We build this repo based on Faster R-CNN, C3D and ActivityNet dataset. Please cite the following papers as well:

Ren, Shaoqing, Kaiming He, Ross Girshick, and Jian Sun. "Faster R-CNN: Towards real-time object detection with region proposal networks." In Advances in neural information processing systems, pp. 91-99. 2015.

Tran, Du, Lubomir Bourdev, Rob Fergus, Lorenzo Torresani, and Manohar Paluri. "Learning spatiotemporal features with 3d convolutional networks." In Proceedings of the IEEE international conference on computer vision, pp. 4489-4497. 2015.

Caba Heilbron, Fabian, Victor Escorcia, Bernard Ghanem, and Juan Carlos Niebles. "Activitynet: A large-scale video benchmark for human activity understanding." In Proceedings of the IEEE Conference on Computer Vision and Pattern Recognition, pp. 961-970. 2015.

1. Installation
2. Preparation
3. Training
4. Testing

1. Clone the R-C3D repository.

   git clone --recursive git@github.com:VisionLearningGroup/R-C3D.git

2. Build Caffe3d with pycaffe (see: Caffe installation instructions).

   Note: Caffe must be built with Python support!

   cd ./caffe3d
   
   # If have all of the requirements installed and your Makefile.config in place, then simply do:
   make -j8 && make pycaffe

3. Build R-C3D lib folder.

   cd ./lib    
   make

1. Download the ground truth annatations and videos in ActivityNet dataset.

   cd ./preprocess/activityNet/
   
   # Download the groud truth annotations in ActivityNet dataset.
   wget http://ec2-52-11-11-89.us-west-2.compute.amazonaws.com/files/activity_net.v1-3.min.json
   
   # Download the videos in ActivityNet dataset into ./preprocess/activityNet/videos.
   python download_video.py

2. Extract frames from downloaded videos in 25 fps.

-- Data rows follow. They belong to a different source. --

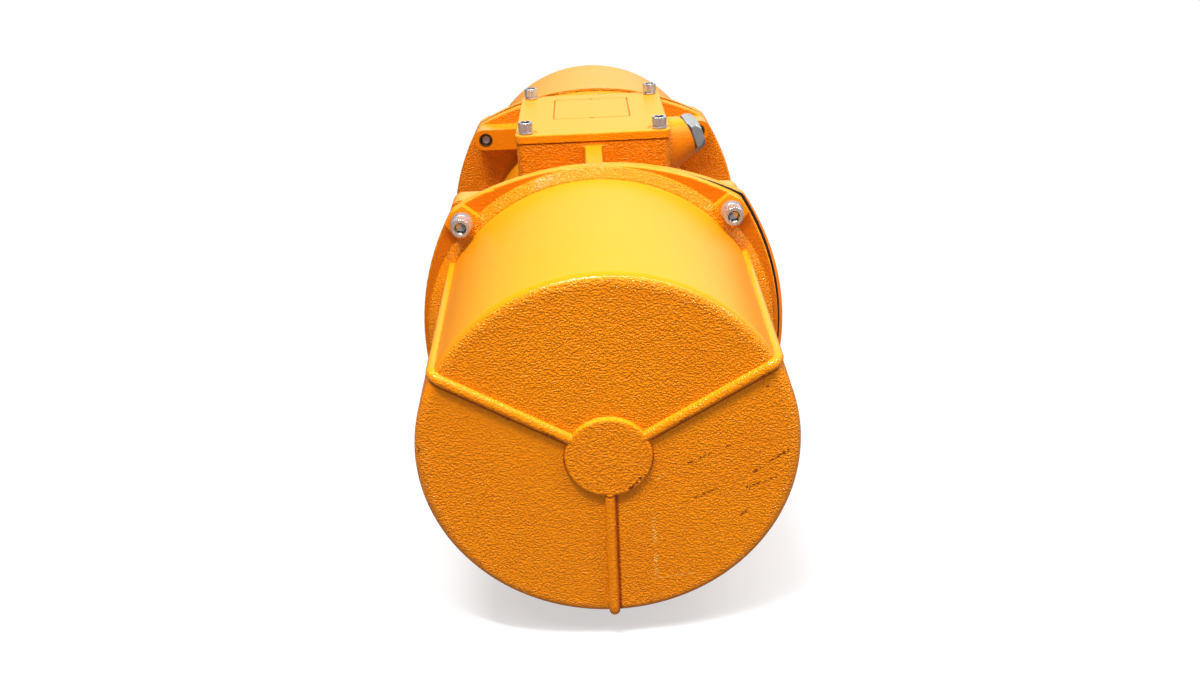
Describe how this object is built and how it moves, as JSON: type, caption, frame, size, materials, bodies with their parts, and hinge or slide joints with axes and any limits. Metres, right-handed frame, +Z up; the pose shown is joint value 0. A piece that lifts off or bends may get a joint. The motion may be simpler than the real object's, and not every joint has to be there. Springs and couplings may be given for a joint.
{
  "type": "vibration motor",
  "caption": "Foot-mounted unbalance vibration motor with long bolted end covers over adjustable eccentric weights and a terminal box on top.",
  "frame": {"origin": "centre of the foot face, in the plane the four feet stand on, under the middle of the shaft", "axes": "+Y along the shaft from the front cover to the rear cover, +Z up from the foot face, +X to the right of someone facing the front cover (the cable entry's side)"},
  "size_m": [0.25, 0.5764, 0.2569],
  "materials": {
    "housing_paint": "orange-yellow textured paint over an iron casting",
    "black_rubber": "black gasket sheet",
    "zinc_steel": "bright zinc-plated steel",
    "terminal_plastic": "moulded thermoset",
    "brass": "turned brass",
    "core_steel": "stacked electrical sheet",
    "winding_copper": "varnished copper wire",
    "cast_aluminium": "cast aluminium",
    "ground_steel": "ground shaft steel",
    "bearing_steel": "hardened and polished",
    "cast_iron": "as-cast and machined"
  },
  "bodies": {
    "motor_frame": {"housing": "housing_paint", "terminal_box_lid": "housing_paint", "terminal_box_gasket": "black_rubber", "lid_screws": "zinc_steel", "lid_screw_washers": "zinc_steel", "cable_entry_plug": "zinc_steel", "cable_entry_seal": "black_rubber", "terminal_block": "terminal_plastic", "terminal_studs": "brass", "terminal_nuts": "brass", "terminal_block_screws": "zinc_steel", "stator_core": "core_steel", "stator_windings": "winding_copper", "front_cover": "housing_paint", "front_cover_gasket": "black_rubber", "front_cover_screws": "zinc_steel", "front_cover_screw_washers": "zinc_steel", "front_bearing_shield": "cast_iron", "front_bearing_shield_screws": "zinc_steel", "front_bearing_outer_ring": "bearing_steel", "front_bearing_cap": "cast_iron", "front_bearing_cap_screws": "zinc_steel", "rear_cover": "housing_paint", "rear_cover_gasket": "black_rubber", "rear_cover_screws": "zinc_steel", "rear_cover_screw_washers": "zinc_steel", "rear_bearing_shield": "cast_iron", "rear_bearing_shield_screws": "zinc_steel", "rear_bearing_outer_ring": "bearing_steel", "rear_bearing_cap": "cast_iron", "rear_bearing_cap_screws": "zinc_steel"},
    "rotor": {"shaft": "ground_steel", "rotor_core": "core_steel", "rotor_cage": "cast_aluminium", "front_bearing_inner_ring": "bearing_steel", "front_weight_spacer": "ground_steel", "front_weight_key": "ground_steel", "front_fixed_weight": "cast_iron", "front_fixed_weight_screw": "zinc_steel", "front_shaft_end_washer": "zinc_steel", "front_retaining_ring": "bearing_steel", "rear_bearing_inner_ring": "bearing_steel", "rear_weight_spacer": "ground_steel", "rear_weight_key": "ground_steel", "rear_fixed_weight": "cast_iron", "rear_fixed_weight_screw": "zinc_steel", "rear_shaft_end_washer": "zinc_steel", "rear_retaining_ring": "bearing_steel"},
    "front_roller_set": {"front_bearing_rollers": "bearing_steel", "front_bearing_cage": "brass"},
    "front_outer_weight": {"front_adjustable_weight": "cast_iron", "front_adjustable_weight_screw": "zinc_steel"},
    "rear_roller_set": {"rear_bearing_rollers": "bearing_steel", "rear_bearing_cage": "brass"},
    "rear_outer_weight": {"rear_adjustable_weight": "cast_iron", "rear_adjustable_weight_screw": "zinc_steel"}
  },
  "joints": [
    {"name": "rotor_spin", "type": "hinge", "parent": "motor_frame", "child": "rotor", "pos_m": [0, 0, 0.125], "axis": [0, 1, 0], "continuous": true},
    {"name": "front_roller_orbit", "type": "hinge", "parent": "motor_frame", "child": "front_roller_set", "pos_m": [0, 0, 0.125], "axis": [0, 1, 0], "continuous": true},
    {"name": "rear_roller_orbit", "type": "hinge", "parent": "motor_frame", "child": "rear_roller_set", "pos_m": [0, 0, 0.125], "axis": [0, 1, 0], "continuous": true},
    {"name": "front_weight_setting", "type": "hinge", "parent": "rotor", "child": "front_outer_weight", "pos_m": [0, 0, 0.125], "axis": [0, 1, 0], "range_deg": [0, 180]},
    {"name": "rear_weight_setting", "type": "hinge", "parent": "rotor", "child": "rear_outer_weight", "pos_m": [0, 0, 0.125], "axis": [0, 1, 0], "range_deg": [0, 180]}
  ],
  "couplings": [
    {"joint": "front_roller_orbit", "follows": "rotor_spin", "ratio": 0.4116},
    {"joint": "rear_roller_orbit", "follows": "rotor_spin", "ratio": 0.4116}
  ]
}
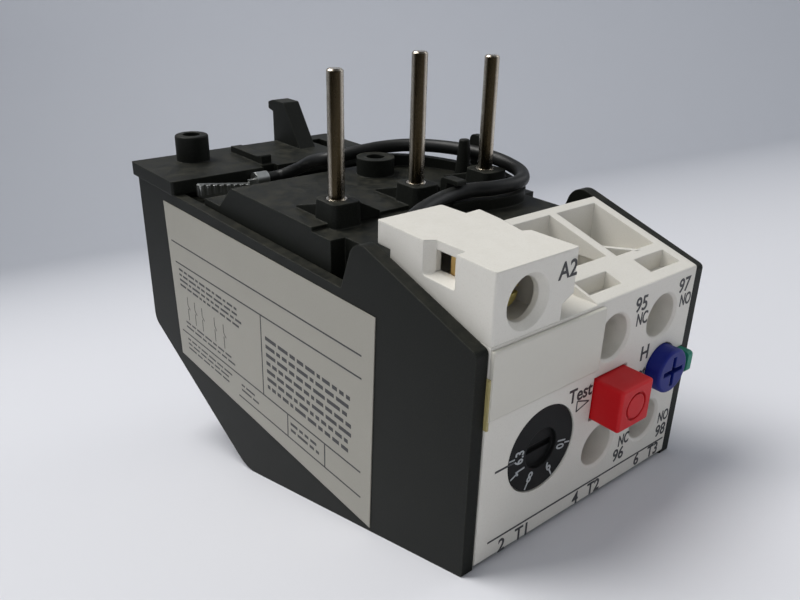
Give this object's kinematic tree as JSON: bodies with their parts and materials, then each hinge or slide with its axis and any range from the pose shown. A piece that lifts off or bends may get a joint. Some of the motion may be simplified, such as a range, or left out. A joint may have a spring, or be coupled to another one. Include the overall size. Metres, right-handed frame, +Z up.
{
  "type": "thermal overload relay",
  "caption": "Thermal overload relay that hangs under a contactor on round line pins, with setting dial, test button, reset knob and coil lead.",
  "frame": {"origin": "centre of the bounding box in X and Y, with Z = 0 at the base edges that it stands on", "axes": "+X to the right across the poles, +Y from the front panel to the rear, +Z up; the panel leans back 16.6 degrees because the base slopes"},
  "size_m": [0.0458, 0.1018, 0.0678],
  "materials": {
    "dark_casing": "fine-grained moulded thermoset, dark green-black",
    "dark_deck": "fine-grained moulded plastic, dark green-black",
    "light_terminal_block": "moulded plastic, warm light grey",
    "light_cover": "moulded plastic, warm light grey",
    "white_plate": "slightly glossy white plastic",
    "dial_black": "fine matt black plastic",
    "red_button": "glossy red plastic",
    "blue_knob": "satin blue plastic",
    "green_flag": "matte green plastic",
    "pin_metal": "tinned copper, turned",
    "terminal_steel": "zinc-plated steel",
    "contact_brass": "plain brass strip",
    "heater_alloy": "resistance alloy strip",
    "bimetal": "rolled bimetal strip",
    "pivot_steel": "ground steel",
    "inner_plastic": "natural moulded plastic",
    "lead_sheath": "black PVC insulation"
  },
  "bodies": {
    "housing": {"case_body": "dark_casing", "top_deck": "dark_deck", "latch_plate": "dark_casing", "front_cover": "light_cover", "marking_plate": "white_plate", "coil_terminal_block": "light_terminal_block", "coil_lead": "lead_sheath", "coil_tab": "terminal_steel", "coil_contact_strip": "contact_brass", "test_spring": "pivot_steel", "reset_spring": "pivot_steel", "mechanism_carrier": "inner_plastic", "pivot_pins": "pivot_steel", "line_pin_1": "pin_metal", "heater_winding_1": "heater_alloy", "bimetal_strip_1": "bimetal", "main_terminal_plate_1": "contact_brass", "line_pin_2": "pin_metal", "heater_winding_2": "heater_alloy", "bimetal_strip_2": "bimetal", "main_terminal_plate_2": "contact_brass", "line_pin_3": "pin_metal", "heater_winding_3": "heater_alloy", "bimetal_strip_3": "bimetal", "main_terminal_plate_3": "contact_brass", "terminal_contact_95": "contact_brass", "terminal_contact_96": "contact_brass", "terminal_contact_97": "contact_brass", "terminal_contact_98": "contact_brass"},
    "coil_clamp": {"coil_clamp": "terminal_steel"},
    "coil_screw": {"coil_screw": "terminal_steel"},
    "setting_dial": {"setting_dial": "dial_black"},
    "test_button": {"test_button": "red_button"},
    "reset_plunger": {"reset_plunger": "inner_plastic"},
    "reset_knob": {"reset_knob": "blue_knob"},
    "trip_indicator": {"trip_indicator": "green_flag"},
    "nc_contact_arm": {"nc_contact_arm": "contact_brass"},
    "no_contact_arm": {"no_contact_arm": "contact_brass"},
    "trip_lever": {"trip_lever": "inner_plastic"},
    "compensation_lever": {"compensation_lever": "inner_plastic"},
    "trip_slide": {"trip_slide": "inner_plastic"},
    "differential_slide": {"differential_slide": "inner_plastic"},
    "differential_lever": {"differential_lever": "inner_plastic"},
    "main_clamp_1": {"main_clamp_1": "terminal_steel"},
    "main_screw_1": {"main_screw_1": "terminal_steel"},
    "main_clamp_2": {"main_clamp_2": "terminal_steel"},
    "main_screw_2": {"main_screw_2": "terminal_steel"},
    "main_clamp_3": {"main_clamp_3": "terminal_steel"},
    "main_screw_3": {"main_screw_3": "terminal_steel"},
    "aux_clamp_95": {"aux_clamp_95": "terminal_steel"},
    "aux_screw_95": {"aux_screw_95": "terminal_steel"},
    "aux_clamp_96": {"aux_clamp_96": "terminal_steel"},
    "aux_screw_96": {"aux_screw_96": "terminal_steel"},
    "aux_clamp_97": {"aux_clamp_97": "terminal_steel"},
    "aux_screw_97": {"aux_screw_97": "terminal_steel"},
    "aux_clamp_98": {"aux_clamp_98": "terminal_steel"},
    "aux_screw_98": {"aux_screw_98": "terminal_steel"}
  },
  "joints": [
    {"name": "test_button_press", "type": "slide", "parent": "housing", "child": "test_button", "axis": [0, 0.9583, 0.2857], "range_m": [0, 0.002], "stiffness_N_per_m": 400, "springref_m": -0.0015, "deforming": ["test_spring"]},
    {"name": "reset_plunger_press", "type": "slide", "parent": "housing", "child": "reset_plunger", "axis": [0, 0.9583, 0.2857], "range_m": [0, 0.002], "stiffness_N_per_m": 400, "springref_m": -0.0015, "deforming": ["reset_spring"]},
    {"name": "reset_knob_turn", "type": "hinge", "parent": "reset_plunger", "child": "reset_knob", "pos_m": [0.0151, -0.04437, 0.01705], "axis": [0, -0.9583, -0.2857], "range_deg": [0, 90]},
    {"name": "setting_dial_turn", "type": "hinge", "parent": "housing", "child": "setting_dial", "pos_m": [-0.00961, -0.04328, 0.01341], "axis": [0, -0.9583, -0.2857], "range_deg": [0, 200]},
    {"name": "trip_lever_turn", "type": "hinge", "parent": "housing", "child": "trip_lever", "pos_m": [0.0084, -0.02554, 0.01515], "axis": [0, -0.2857, 0.9583], "range_deg": [0, 17.19]},
    {"name": "nc_contact_open", "type": "hinge", "parent": "housing", "child": "nc_contact_arm", "pos_m": [0.0027, -0.02013, 0.02114], "axis": [1, 0, 0], "range_deg": [0, 12]},
    {"name": "no_contact_close", "type": "hinge", "parent": "housing", "child": "no_contact_arm", "pos_m": [0.0135, -0.02013, 0.02114], "axis": [-1, 0, 0], "range_deg": [0, 12]},
    {"name": "trip_indicator_show", "type": "slide", "parent": "housing", "child": "trip_indicator", "axis": [0, -0.9583, -0.2857], "range_m": [0, 0.00115]},
    {"name": "trip_slide_push", "type": "slide", "parent": "housing", "child": "trip_slide", "axis": [1, 0, 0], "range_m": [0, 0.001]},
    {"name": "compensation_lever_turn", "type": "hinge", "parent": "housing", "child": "compensation_lever", "pos_m": [0.011, -0.01325, 0.03342], "axis": [0, 0.2857, -0.9583], "range_deg": [0, 8]},
    {"name": "differential_slide_push", "type": "slide", "parent": "housing", "child": "differential_slide", "axis": [1, 0, 0], "range_m": [0, 0.001]},
    {"name": "differential_lever_turn", "type": "hinge", "parent": "trip_slide", "child": "differential_lever", "pos_m": [0.0146, 0.00544, 0.03899], "axis": [0, -0.2857, 0.9583], "range_deg": [-6, 6]},
    {"name": "main_clamp_1_lift", "type": "slide", "parent": "housing", "child": "main_clamp_1", "axis": [0, -0.9583, -0.2857], "range_m": [0, 0.0024]},
    {"name": "main_screw_1_turn", "type": "hinge", "parent": "main_clamp_1", "child": "main_screw_1", "pos_m": [-0.015, 0.00362, 0.00589], "axis": [0, -0.9583, -0.2857], "range_deg": [0, 1236.3]},
    {"name": "main_clamp_2_lift", "type": "slide", "parent": "housing", "child": "main_clamp_2", "axis": [0, -0.9583, -0.2857], "range_m": [0, 0.0024]},
    {"name": "main_screw_2_turn", "type": "hinge", "parent": "main_clamp_2", "child": "main_screw_2", "pos_m": [0, 0.00362, 0.00589], "axis": [0, -0.9583, -0.2857], "range_deg": [0, 1236.3]},
    {"name": "main_clamp_3_lift", "type": "slide", "parent": "housing", "child": "main_clamp_3", "axis": [0, -0.9583, -0.2857], "range_m": [0, 0.0024]},
    {"name": "main_screw_3_turn", "type": "hinge", "parent": "main_clamp_3", "child": "main_screw_3", "pos_m": [0.015, 0.00362, 0.00589], "axis": [0, -0.9583, -0.2857], "range_deg": [0, 1236.3]},
    {"name": "aux_clamp_95_lift", "type": "slide", "parent": "housing", "child": "aux_clamp_95", "axis": [0, -0.9583, -0.2857], "range_m": [0, 0.002]},
    {"name": "aux_screw_95_turn", "type": "hinge", "parent": "aux_clamp_95", "child": "aux_screw_95", "pos_m": [0.0027, -0.03629, 0.02812], "axis": [0, -0.9583, -0.2857], "range_deg": [0, 1442]},
    {"name": "aux_clamp_96_lift", "type": "slide", "parent": "housing", "child": "aux_clamp_96", "axis": [0, -0.9583, -0.2857], "range_m": [0, 0.002]},
    {"name": "aux_screw_96_turn", "type": "hinge", "parent": "aux_clamp_96", "child": "aux_screw_96", "pos_m": [0.0027, -0.03146, 0.01192], "axis": [0, -0.9583, -0.2857], "range_deg": [0, 1442]},
    {"name": "aux_clamp_97_lift", "type": "slide", "parent": "housing", "child": "aux_clamp_97", "axis": [0, -0.9583, -0.2857], "range_m": [0, 0.002]},
    {"name": "aux_screw_97_turn", "type": "hinge", "parent": "aux_clamp_97", "child": "aux_screw_97", "pos_m": [0.0135, -0.03629, 0.02812], "axis": [0, -0.9583, -0.2857], "range_deg": [0, 1442]},
    {"name": "aux_clamp_98_lift", "type": "slide", "parent": "housing", "child": "aux_clamp_98", "axis": [0, -0.9583, -0.2857], "range_m": [0, 0.002]},
    {"name": "aux_screw_98_turn", "type": "hinge", "parent": "aux_clamp_98", "child": "aux_screw_98", "pos_m": [0.0135, -0.03146, 0.01192], "axis": [0, -0.9583, -0.2857], "range_deg": [0, 1442]},
    {"name": "coil_clamp_lift", "type": "slide", "parent": "housing", "child": "coil_clamp", "axis": [0, -0.9583, -0.2857], "range_m": [0, 0.0018]},
    {"name": "coil_screw_turn", "type": "hinge", "parent": "coil_clamp", "child": "coil_screw", "pos_m": [-0.015, -0.04343, 0.03632], "axis": [0, -0.9583, -0.2857], "range_deg": [0, 1298]}
  ],
  "couplings": [
    {"joint": "nc_contact_open", "follows": "trip_indicator_show", "rad_per_m": 170.94},
    {"joint": "no_contact_close", "follows": "trip_indicator_show", "rad_per_m": 170.94},
    {"joint": "trip_lever_turn", "follows": "trip_indicator_show", "rad_per_m": 256.41},
    {"joint": "compensation_lever_turn", "follows": "trip_slide_push", "rad_per_m": 129.9},
    {"joint": "main_screw_1_turn", "follows": "main_clamp_1_lift", "rad_per_m": 8976},
    {"joint": "main_screw_2_turn", "follows": "main_clamp_2_lift", "rad_per_m": 8976},
    {"joint": "main_screw_3_turn", "follows": "main_clamp_3_lift", "rad_per_m": 8976},
    {"joint": "aux_screw_95_turn", "follows": "aux_clamp_95_lift", "rad_per_m": 12566},
    {"joint": "aux_screw_96_turn", "follows": "aux_clamp_96_lift", "rad_per_m": 12566},
    {"joint": "aux_screw_97_turn", "follows": "aux_clamp_97_lift", "rad_per_m": 12566},
    {"joint": "aux_screw_98_turn", "follows": "aux_clamp_98_lift", "rad_per_m": 12566},
    {"joint": "coil_screw_turn", "follows": "coil_clamp_lift", "rad_per_m": 12566}
  ]
}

   # training video frames are saved in ./preprocess/activityNet/frames/training/
   # validation video frames are saved in ./preprocess/activityNet/frames/validation/ 
   python generate_frames.py

3. Generate the pickle data for training and testing R-C3D model.

   # generate training data
   python generate_roidb_training.py
   # generate validation data
   python generate_roidb_validation.py

1. Download C3D classification pretrain model to ./pretrain/ .

   The C3D model weight pretrained on Sports1M and finetuned on ActivityNet dataset is provided in: caffemodel .

2. In R-C3D root folder, run:

   ./experiments/activitynet/script_train.sh

1. Download one sample R-C3D model to ./snapshot/ .

   One R-C3D model on ActivityNet dataset is provided in: caffemodel .

   The provided R-C3D model has the Average-mAP 14.4% on the validation set.

2. In R-C3D root folder, generate the prediction log file on the validation set.

   ./experiments/activitynet/test/script_test.sh

3. Generate the results.json file from the prediction log file.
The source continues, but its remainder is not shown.